I sniffle. “I’m sorry.”
“It’s okay to cry, Amy. In fact, it’s quite normal to cry during therapy, even for people who haven’t been through something as heartbreaking as you. I keep an entire stack of tissue boxes in the closet. The manufacturer gives me a discount because I’m their prime customer,” she jokes.
Despite the pain tearing me up from inside, I laugh. It’s a hoarse laugh, a little hysterical, but it lifts some of the tension from my shoulders. Miranda’s next words bring it back, though. “You feel alone?”
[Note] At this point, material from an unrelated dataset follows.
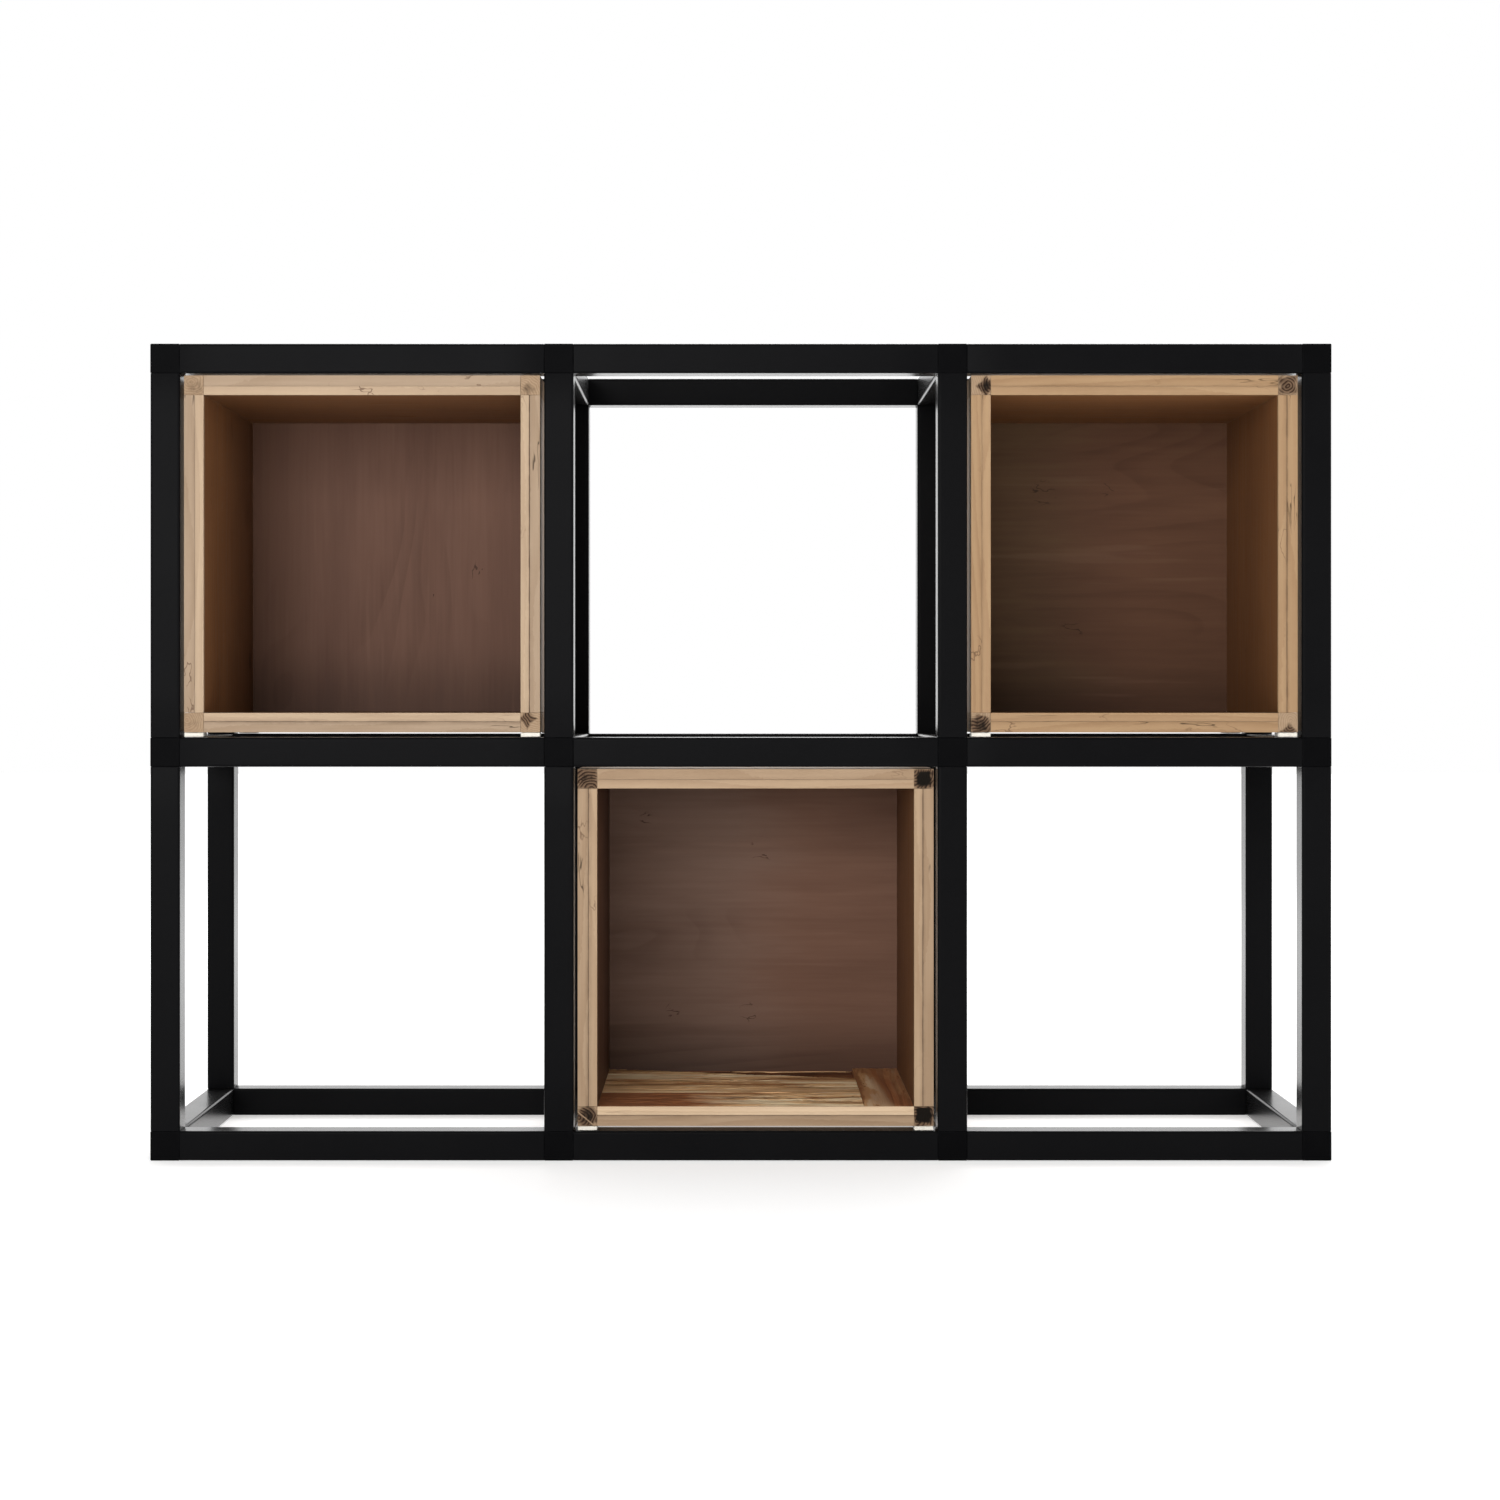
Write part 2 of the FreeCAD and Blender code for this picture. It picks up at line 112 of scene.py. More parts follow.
# Grid steps along x, y and z, the grid lines that a plain piece adds to them, and the steps round an edge.
CUBE_GRID = (0.004, 0.004, 0.004)
BOARD_GRID = (0.004, 0.009, 0.004)
POST_GRID = (0.0008, 0.012, 0.0008)
PLANK_GRID = (0.0023, 0.0015, 0.004)
FELT_GRID = (0.0008, 0.0008, 0.0006)
NO_LINES = ((), (), ())
ARC_STEPS = 3


# ---- surfaces ----


def waves(points, wavelength, seed, count=7):
    """Smooth noise of about -1 to 1: the mean of sine waves of random direction, length and phase."""
    rng = np.random.default_rng(seed)
    directions = rng.normal(size=(count, 3))
    directions /= np.linalg.norm(directions, axis=1, keepdims=True)
    lengths = wavelength * rng.uniform(0.6, 1.7, (count, 1))
    phases = rng.uniform(0, 2 * math.pi, count)
    return 1.6 * np.sin(points @ (2 * math.pi * directions / lengths).T + phases).mean(axis=1)


def side_lines(low, high, radius, spacing, extra=()):
    """Where the grid crosses one side of a box: r - r tan(angle) round each edge, then even steps."""
    rounding = radius * (1 - np.tan(np.linspace(math.pi / 4, 0, ARC_STEPS + 1)))
    support = 1.6 * radius
    steps = max(2, int(math.ceil((high - low - 2 * support) / spacing)) + 1)
    middle = np.linspace(low + support, high - support, steps)
    middle = np.unique(np.concatenate([middle, np.asarray(extra, float)]))
    return np.concatenate([low + rounding, middle, (high - rounding)[::-1]])


def eased_box(low, high, radius, spacing, extra=NO_LINES):
    """A box with rounded edges on a grid. A point p of the plain box goes to q + r (p - q) / |p - q|,
    where q is p held a radius r inside the box. Gives points, quads, normals and how edge-like each is."""
    low, high = np.asarray(low, float), np.asarray(high, float)
    lines = [side_lines(low[a], high[a], radius, spacing[a], extra[a]) for a in range(3)]
    shape = [len(line) for line in lines]
    quads = []
    ring = [(0, 0), (1, 0), (1, 1), (0, 1)]
    for axis in range(3):
        across, up = (axis + 1) % 3, (axis + 2) % 3
        cells = np.meshgrid(np.arange(shape[across] - 1), np.arange(shape[up] - 1), indexing="ij")
        j, k = (cell.ravel() for cell in cells)
        for level, order in ((0, ring[::-1]), (shape[axis] - 1, ring)):
            corners = []
            for step_j, step_k in order:
                index = [None] * 3
                index[axis] = np.full(j.shape, level)
                index[across] = j + step_j
                index[up] = k + step_k
                corners.append(np.ravel_multi_index(index, shape))
            quads.append(np.stack(corners, axis=1))
    used, quads = np.unique(np.concatenate(quads), return_inverse=True)
    place = np.unravel_index(used, shape)
    points = np.stack([lines[a][place[a]] for a in range(3)], axis=1)
    held = np.clip(points, low + radius, high - radius)
    normals = points - held
    normals /= np.linalg.norm(normals, axis=1, keepdims=True)
    edge = np.clip((1 - np.abs(normals).max(axis=1)) / (1 - math.sqrt(0.5)), 0, 1)
    return held + radius * normals, quads.reshape(-1, 4), normals, edge


def facing_out(points, quads):
    """The quads, turned over if the volume that they enclose comes out negative."""
    a, b, c, d = (points[quads[:, i]] for i in range(4))
    volume = np.einsum("ij,ij->i", a, np.cross(b, c) + np.cross(c, d)).sum()
    return quads if volume > 0 else quads[:, ::-1]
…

Such a seemingly innocuous question. “I’m fine,” I find myself answering automatically.
“Are you?”
“Yes. I mean, I’m not the one who got hurt. Craig did. He is the one who suffered. I can’t make it about myself.”
Miranda doesn’t look away. “Craig got hurt, yet that doesn’t mean you weren’t hurt too, Amy.”
I touch my bruises again. “This was an accident. He didn’t mean to.”
“Actually, I meant the emotional toll of losing a loved one, but yes. You were hurt in more ways than one, Amy. We talked about grief, and how it’s never just one feeling. It’s always more complex than just sadness. Other emotions come into play as well, and while we would rather ignore them, it’s important to recognize them and see where they’re coming from.”
“I’m scared,” I admit. “I don’t want to be alone. Kayla has moved away and I can’t ask her to put her life on hold because I’m weak.”
“Humans are gregarious in nature,” Miranda says. Before I can admit I have no idea what the word means, she continues, “There are exceptions, of course, but most people seek companionship in various forms because the primal parts of our minds know very well that it takes more than one person to hunt down a mammoth. Wanting a connection isn’t a weakness, Amy. It’s human. And losing someone, even someone who wasn’t always good for us, can make that need feel stronger. You have no reason to feel bad about it.”
I don’t? I always thought the way I craved company and was unable to be alone was weird. It never occurred to me that other people might feel the same.
“What about other people in your life?” Miranda asks. “Family, friends?”
I lower my head in shame. I hate sharing this part of my life. “My mother is an addict. She says she’s clean now, but when I was a kid, she was always high. Sometimes she would go out and not return for days.” And I’d sit by the door in that deafening silence of the empty apartment and wait for her to return. Back then, we didn’t even have the TV to provide white noise.